**WHAT TO PRODUCE**. Set down, exactly as written, only the lines starting with the one that holds "const board = new" and ending with the one that holds "return low, high".

**DATA**.
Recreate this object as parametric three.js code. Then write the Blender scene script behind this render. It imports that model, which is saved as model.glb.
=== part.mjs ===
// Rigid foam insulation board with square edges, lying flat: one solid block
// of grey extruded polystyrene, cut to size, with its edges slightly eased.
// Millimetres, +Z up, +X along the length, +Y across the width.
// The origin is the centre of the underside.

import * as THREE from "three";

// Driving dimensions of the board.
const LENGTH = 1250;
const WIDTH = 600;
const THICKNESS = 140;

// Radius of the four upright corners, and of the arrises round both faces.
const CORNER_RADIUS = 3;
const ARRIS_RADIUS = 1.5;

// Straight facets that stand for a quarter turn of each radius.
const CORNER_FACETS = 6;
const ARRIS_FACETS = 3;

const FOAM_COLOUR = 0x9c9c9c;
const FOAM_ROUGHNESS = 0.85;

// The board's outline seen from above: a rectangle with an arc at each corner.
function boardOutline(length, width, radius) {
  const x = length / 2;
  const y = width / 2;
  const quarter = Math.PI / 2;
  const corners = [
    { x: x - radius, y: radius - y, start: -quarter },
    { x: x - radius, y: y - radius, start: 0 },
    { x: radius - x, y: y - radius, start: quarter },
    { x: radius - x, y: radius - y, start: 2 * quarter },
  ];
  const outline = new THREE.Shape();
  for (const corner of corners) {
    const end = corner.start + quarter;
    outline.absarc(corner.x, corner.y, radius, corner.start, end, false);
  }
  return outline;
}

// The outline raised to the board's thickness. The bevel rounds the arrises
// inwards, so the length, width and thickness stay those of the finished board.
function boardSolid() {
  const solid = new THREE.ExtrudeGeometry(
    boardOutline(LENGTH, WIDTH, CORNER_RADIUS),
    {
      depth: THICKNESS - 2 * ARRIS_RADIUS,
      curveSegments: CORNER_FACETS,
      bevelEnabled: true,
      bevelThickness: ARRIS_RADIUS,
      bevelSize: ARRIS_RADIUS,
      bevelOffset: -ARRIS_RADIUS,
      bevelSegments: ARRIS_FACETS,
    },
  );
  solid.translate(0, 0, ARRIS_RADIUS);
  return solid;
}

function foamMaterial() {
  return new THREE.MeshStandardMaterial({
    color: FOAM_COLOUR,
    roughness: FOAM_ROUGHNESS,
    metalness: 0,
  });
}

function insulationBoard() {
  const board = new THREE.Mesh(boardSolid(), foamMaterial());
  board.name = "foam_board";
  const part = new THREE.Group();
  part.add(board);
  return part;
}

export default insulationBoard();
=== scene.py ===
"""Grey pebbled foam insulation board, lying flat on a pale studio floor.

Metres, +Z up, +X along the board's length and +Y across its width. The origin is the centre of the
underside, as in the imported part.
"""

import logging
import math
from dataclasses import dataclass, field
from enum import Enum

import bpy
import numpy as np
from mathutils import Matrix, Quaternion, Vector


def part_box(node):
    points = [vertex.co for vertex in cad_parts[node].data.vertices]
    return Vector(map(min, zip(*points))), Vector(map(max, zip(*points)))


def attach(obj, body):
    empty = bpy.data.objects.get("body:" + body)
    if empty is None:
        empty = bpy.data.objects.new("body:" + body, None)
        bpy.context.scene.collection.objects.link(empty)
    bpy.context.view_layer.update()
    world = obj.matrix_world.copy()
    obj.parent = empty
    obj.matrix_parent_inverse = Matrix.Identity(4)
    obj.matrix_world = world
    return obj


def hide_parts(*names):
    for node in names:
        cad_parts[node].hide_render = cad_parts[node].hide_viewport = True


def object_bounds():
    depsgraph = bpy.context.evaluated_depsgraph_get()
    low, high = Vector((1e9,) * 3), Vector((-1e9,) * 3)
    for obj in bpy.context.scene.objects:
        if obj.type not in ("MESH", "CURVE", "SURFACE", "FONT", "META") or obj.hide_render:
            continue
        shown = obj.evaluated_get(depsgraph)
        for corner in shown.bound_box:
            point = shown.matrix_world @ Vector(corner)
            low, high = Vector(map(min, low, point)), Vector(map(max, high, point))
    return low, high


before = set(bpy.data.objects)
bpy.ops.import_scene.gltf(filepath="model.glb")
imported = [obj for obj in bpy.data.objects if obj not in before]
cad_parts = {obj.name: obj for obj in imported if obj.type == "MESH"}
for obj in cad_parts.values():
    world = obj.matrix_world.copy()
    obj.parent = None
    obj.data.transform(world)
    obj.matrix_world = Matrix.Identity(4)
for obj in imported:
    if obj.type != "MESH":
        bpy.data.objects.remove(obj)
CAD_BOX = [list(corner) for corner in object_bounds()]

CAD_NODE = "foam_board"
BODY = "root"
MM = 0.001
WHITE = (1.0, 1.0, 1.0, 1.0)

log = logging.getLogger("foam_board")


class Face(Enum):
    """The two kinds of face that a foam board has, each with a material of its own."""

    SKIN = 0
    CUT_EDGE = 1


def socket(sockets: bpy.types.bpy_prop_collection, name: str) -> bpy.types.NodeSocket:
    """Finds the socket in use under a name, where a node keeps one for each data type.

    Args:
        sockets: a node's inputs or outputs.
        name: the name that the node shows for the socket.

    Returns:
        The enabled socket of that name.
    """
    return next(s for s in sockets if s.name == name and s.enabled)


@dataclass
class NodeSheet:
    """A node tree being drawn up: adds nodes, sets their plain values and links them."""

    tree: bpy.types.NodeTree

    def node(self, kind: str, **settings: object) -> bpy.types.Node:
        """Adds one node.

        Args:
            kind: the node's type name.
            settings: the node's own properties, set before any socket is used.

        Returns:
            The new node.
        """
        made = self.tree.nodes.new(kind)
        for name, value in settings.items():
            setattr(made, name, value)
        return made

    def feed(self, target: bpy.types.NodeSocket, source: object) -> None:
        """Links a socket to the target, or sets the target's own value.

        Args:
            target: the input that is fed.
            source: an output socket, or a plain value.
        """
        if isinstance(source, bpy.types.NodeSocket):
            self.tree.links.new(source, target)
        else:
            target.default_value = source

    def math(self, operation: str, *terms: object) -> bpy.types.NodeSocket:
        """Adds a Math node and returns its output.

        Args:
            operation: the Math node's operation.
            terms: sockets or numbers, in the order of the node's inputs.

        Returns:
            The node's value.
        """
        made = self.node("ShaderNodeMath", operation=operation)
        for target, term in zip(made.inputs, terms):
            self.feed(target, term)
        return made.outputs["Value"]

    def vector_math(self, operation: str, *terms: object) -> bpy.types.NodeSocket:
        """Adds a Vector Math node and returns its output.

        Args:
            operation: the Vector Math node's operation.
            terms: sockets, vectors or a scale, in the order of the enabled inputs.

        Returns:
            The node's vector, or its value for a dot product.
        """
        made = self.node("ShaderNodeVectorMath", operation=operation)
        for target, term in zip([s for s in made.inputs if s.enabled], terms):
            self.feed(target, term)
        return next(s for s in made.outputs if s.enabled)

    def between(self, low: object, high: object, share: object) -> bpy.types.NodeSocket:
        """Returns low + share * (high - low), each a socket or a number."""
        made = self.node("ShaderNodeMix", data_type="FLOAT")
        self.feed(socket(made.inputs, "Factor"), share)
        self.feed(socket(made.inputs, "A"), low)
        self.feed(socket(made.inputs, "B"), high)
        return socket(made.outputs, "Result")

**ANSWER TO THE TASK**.
  const board = new THREE.Mesh(boardSolid(), foamMaterial());
  board.name = "foam_board";
  const part = new THREE.Group();
  part.add(board);
  return part;
}

export default insulationBoard();
=== scene.py ===
"""Grey pebbled foam insulation board, lying flat on a pale studio floor.

Metres, +Z up, +X along the board's length and +Y across its width. The origin is the centre of the
underside, as in the imported part.
"""

import logging
import math
from dataclasses import dataclass, field
from enum import Enum

import bpy
import numpy as np
from mathutils import Matrix, Quaternion, Vector


def part_box(node):
    points = [vertex.co for vertex in cad_parts[node].data.vertices]
    return Vector(map(min, zip(*points))), Vector(map(max, zip(*points)))


def attach(obj, body):
    empty = bpy.data.objects.get("body:" + body)
    if empty is None:
        empty = bpy.data.objects.new("body:" + body, None)
        bpy.context.scene.collection.objects.link(empty)
    bpy.context.view_layer.update()
    world = obj.matrix_world.copy()
    obj.parent = empty
    obj.matrix_parent_inverse = Matrix.Identity(4)
    obj.matrix_world = world
    return obj


def hide_parts(*names):
    for node in names:
        cad_parts[node].hide_render = cad_parts[node].hide_viewport = True


def object_bounds():
    depsgraph = bpy.context.evaluated_depsgraph_get()
    low, high = Vector((1e9,) * 3), Vector((-1e9,) * 3)
    for obj in bpy.context.scene.objects:
        if obj.type not in ("MESH", "CURVE", "SURFACE", "FONT", "META") or obj.hide_render:
            continue
        shown = obj.evaluated_get(depsgraph)
        for corner in shown.bound_box:
            point = shown.matrix_world @ Vector(corner)
            low, high = Vector(map(min, low, point)), Vector(map(max, high, point))
    return low, high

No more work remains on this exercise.